Homeopathic products are diluted to concentrations where little or none of the original substance remains, so even if one of these plants had repellent properties in its natural form, the amount in the tablet would be negligible. No published clinical trial supports these products for mosquito bite prevention.

How Diet Actually Affects Mosquito Attraction

While nothing you eat can reliably repel mosquitoes, some foods and drinks do appear to make you more attractive to them. Mosquitoes find you primarily by detecting carbon dioxide, body heat, and the volatile organic compounds your skin releases, things like lactic acid and ethanol. Your diet can shift the mix of these chemicals.

Beer is the best-documented example. Studies have found that drinking beer increases the production of skin volatiles that attract mosquitoes, even a single bottle. Bananas have also been associated with increased attractiveness, likely through a similar mechanism of elevating lactic acid output. On the other side, some research suggests that garlic and citrus fruits may have mild disruptive effects on mosquito smell receptors, with garlic producing sulfur compounds and citrus producing limonene. But these effects have been inconsistent in lab settings and haven’t translated into a reliable strategy for bite prevention in real-world conditions.

The takeaway: your diet can nudge mosquito attraction in one direction or another, but no food acts as a dependable repellent. If you’re heading into heavy mosquito territory, skipping the beer that evening is reasonable, but don’t count on a lemon to protect you.

Systemic Drugs That Kill Mosquitoes (Not for Prevention)

There is one oral drug that genuinely affects mosquitoes after they bite: ivermectin. This antiparasitic medication doesn’t repel mosquitoes, but it makes your blood toxic to them. In a randomized, double-blind trial in Kenya, mosquitoes that fed on people who had taken ivermectin for three days died at roughly twice the rate of those feeding on the placebo group. The mosquito-killing effect persisted for up to 28 days after treatment. Population-level modeling suggested that mass distribution of ivermectin in malaria-endemic areas could reduce malaria prevalence by 44 to 61 percent.
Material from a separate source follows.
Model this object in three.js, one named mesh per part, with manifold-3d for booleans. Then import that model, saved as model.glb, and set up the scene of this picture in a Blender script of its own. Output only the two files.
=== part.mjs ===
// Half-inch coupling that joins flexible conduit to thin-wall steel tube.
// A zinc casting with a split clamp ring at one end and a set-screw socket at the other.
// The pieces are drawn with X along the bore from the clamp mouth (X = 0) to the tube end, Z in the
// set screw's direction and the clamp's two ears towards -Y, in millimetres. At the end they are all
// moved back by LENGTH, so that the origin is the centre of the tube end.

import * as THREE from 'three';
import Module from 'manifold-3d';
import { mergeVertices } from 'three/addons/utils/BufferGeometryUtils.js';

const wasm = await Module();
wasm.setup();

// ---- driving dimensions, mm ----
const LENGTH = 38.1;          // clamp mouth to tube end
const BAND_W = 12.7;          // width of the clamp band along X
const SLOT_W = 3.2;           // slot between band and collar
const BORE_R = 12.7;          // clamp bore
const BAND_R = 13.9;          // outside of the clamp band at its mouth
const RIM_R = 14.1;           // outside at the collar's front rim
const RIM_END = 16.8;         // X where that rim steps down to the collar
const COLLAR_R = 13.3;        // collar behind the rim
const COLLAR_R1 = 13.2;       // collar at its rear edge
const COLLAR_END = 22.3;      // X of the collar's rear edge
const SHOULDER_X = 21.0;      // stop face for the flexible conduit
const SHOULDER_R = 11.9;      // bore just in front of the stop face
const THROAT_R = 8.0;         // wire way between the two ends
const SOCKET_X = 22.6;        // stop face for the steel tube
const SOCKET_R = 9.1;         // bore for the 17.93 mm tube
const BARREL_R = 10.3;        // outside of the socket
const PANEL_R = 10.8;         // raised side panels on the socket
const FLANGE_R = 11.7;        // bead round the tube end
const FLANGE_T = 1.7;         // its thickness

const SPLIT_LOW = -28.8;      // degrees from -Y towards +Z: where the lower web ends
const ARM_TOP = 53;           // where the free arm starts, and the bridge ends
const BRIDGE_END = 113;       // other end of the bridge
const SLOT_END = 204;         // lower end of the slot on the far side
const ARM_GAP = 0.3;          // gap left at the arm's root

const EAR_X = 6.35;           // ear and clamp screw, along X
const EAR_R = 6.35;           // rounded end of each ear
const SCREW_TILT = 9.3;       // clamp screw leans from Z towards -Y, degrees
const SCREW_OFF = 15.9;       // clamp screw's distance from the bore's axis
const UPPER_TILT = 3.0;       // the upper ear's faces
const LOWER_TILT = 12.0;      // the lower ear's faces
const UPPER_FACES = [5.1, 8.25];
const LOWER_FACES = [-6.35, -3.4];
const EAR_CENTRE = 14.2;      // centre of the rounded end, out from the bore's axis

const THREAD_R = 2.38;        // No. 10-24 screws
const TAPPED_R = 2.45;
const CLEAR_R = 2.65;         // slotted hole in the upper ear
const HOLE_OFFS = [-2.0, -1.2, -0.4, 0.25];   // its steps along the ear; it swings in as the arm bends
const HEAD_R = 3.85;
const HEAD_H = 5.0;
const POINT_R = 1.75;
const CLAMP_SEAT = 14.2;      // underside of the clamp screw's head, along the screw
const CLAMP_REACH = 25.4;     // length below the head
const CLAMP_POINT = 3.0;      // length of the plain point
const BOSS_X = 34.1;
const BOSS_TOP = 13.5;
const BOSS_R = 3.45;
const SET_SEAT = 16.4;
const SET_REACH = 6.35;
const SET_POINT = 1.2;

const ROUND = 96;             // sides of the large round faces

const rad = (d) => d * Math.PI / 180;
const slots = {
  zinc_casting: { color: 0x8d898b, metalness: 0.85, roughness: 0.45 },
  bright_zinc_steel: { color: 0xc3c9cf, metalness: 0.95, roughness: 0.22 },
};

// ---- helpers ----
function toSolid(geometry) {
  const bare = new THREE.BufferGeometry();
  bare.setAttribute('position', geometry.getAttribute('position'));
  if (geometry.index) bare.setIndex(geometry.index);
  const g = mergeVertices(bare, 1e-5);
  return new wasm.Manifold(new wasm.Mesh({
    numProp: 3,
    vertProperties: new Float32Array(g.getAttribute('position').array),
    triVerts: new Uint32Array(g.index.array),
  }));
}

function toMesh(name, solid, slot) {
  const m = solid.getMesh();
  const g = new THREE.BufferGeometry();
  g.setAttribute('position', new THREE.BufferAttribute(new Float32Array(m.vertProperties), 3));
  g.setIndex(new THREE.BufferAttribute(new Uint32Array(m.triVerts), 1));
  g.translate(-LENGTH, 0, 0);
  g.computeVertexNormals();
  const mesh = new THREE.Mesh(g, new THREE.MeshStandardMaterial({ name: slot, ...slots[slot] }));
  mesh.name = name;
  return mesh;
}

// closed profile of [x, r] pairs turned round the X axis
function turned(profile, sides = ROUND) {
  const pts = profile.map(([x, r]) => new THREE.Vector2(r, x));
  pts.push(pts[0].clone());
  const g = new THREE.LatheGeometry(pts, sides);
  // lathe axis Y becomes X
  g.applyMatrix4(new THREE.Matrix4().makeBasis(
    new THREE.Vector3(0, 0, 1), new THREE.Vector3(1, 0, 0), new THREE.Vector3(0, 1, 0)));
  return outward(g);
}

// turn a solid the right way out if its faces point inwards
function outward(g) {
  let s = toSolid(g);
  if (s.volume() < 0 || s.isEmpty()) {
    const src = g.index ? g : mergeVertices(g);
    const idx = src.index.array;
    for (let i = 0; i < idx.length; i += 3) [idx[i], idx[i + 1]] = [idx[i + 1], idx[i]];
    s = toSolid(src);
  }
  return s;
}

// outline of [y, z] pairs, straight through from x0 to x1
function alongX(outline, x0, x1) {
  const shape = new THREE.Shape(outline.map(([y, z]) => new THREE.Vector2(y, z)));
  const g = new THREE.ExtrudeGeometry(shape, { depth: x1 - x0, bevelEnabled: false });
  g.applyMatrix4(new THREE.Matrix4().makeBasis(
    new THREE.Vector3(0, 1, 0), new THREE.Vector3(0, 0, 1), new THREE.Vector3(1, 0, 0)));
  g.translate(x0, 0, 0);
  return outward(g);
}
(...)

This is a public health tool for reducing disease transmission in communities, not something available or appropriate for personal mosquito bite prevention. Ivermectin is a prescription drug with potential side effects, and it doesn’t stop you from getting bitten. It kills the mosquito after it has already fed. It’s worth knowing about because it shows that systemic approaches to mosquito control are a real area of science, but it’s not what you’d pick up at a pharmacy before a camping trip.

What Actually Prevents Bites

Since no oral option works reliably, your best tools remain topical. DEET, picaridin, oil of lemon eucalyptus, and IR3535 are the repellents with the strongest evidence behind them. DEET at concentrations of 20 to 30 percent provides several hours of protection. Picaridin works similarly and feels less greasy on the skin. Oil of lemon eucalyptus is the most effective plant-based option, though it needs reapplication more often.

Permethrin-treated clothing is another strong option, particularly for outdoor activities. The insecticide binds to fabric and remains effective through multiple washes, killing or disabling mosquitoes on contact. Wearing long sleeves and pants in light colors also helps, since mosquitoes are more attracted to dark clothing and exposed skin. Physical barriers like bed nets remain one of the most effective tools in areas with high mosquito density, particularly for sleeping.

The appeal of an oral repellent is obvious: no sticky sprays, no reapplication, no chemical smell. But at this point, the science simply isn’t there. The strategies that work are the ones applied to your skin or clothing, creating a barrier between you and the mosquito before it lands.